In this lab, we will facilitate a dialogue and workshop on the forms and importance of diverse and engaged methods to drive disruption within anthropological and ethnographic interventions into this (un)well world.

Long Abstract:

How do we reconcile the demands of the academy, with the need to do meaningful work in an ‘unwell world’: bringing change to the here and now and lived experiences of better outcomes?

What should this transformative research look like and how do we practice it?

This lab will curate a space to explore our privileged positionalities within the academy and open spaces for voices of the bodies on which our field seeks to ‘act’. We want to collaboratively develop and practice methods that allow us to navigate impactful and paradigm shifting research,. This will require the long work of making social justice the primary aim of research.

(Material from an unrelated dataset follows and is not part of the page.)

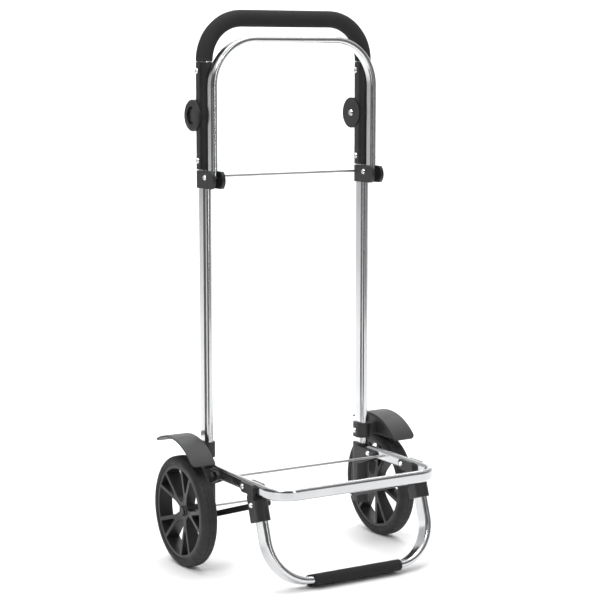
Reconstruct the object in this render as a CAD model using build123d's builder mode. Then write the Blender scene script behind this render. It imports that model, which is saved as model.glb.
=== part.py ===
"""Folding two-wheel hand truck, in millimetres.

The frame stands on the floor at Z = 0, its toe points to -Y and X runs across it. Heights are
above the floor; depths in the table below are counted from the plane of the two uprights,
negative towards the toe, and are moved by UPRIGHT_Y so that the origin lies below the middle of
the whole truck.
"""
import os
from math import atan2, cos, degrees, hypot, radians, sin

from build123d import *

os.makedirs("parts", exist_ok=True)

# ---------------------------------------------------------------- driving dimensions
HALF_TRACK = 165.0  # uprights, hoop legs, platform arms and toe legs all stand at this |X|
FRONT_REACH = 258.0  # uprights to the front face of the platform bar
REAR_REACH = 100.0  # uprights to the back of the wheels
UPRIGHT_Y = (FRONT_REACH - REAR_REACH) / 2

WHEEL_R = 100.0
AXLE_Z = WHEEL_R
WHEEL_INNER = 194.5  # |X| of the tyre's inner face
WHEEL_WIDTH = 30.0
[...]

• Extending Fassin’s (2013) discussion on the afterlife of ethnography, we will interrogate the question of ‘what does our work leave behind?’. We want to query the afterlife of our research such that its products are continually oriented towards the here and now, and what is produced in everyday lives in their ‘wake’.

• Do we need to forge new spaces outside of the academy? Or should we work in ways that align with Tsing’s metaphor of ‘hair in the flour’ (2005) through the disturbance of subservience and routine?

The lab aims to collaboratively produce the initial stages of a blue-print to change the underpinnings of research practice in an un-well world. We hope to identify methodological, activist, and art-based tools, which can be used interchangeably across disciplinary backgrounds to illuminate best praxis that counters the erasure of everyday bodies in mainstream research.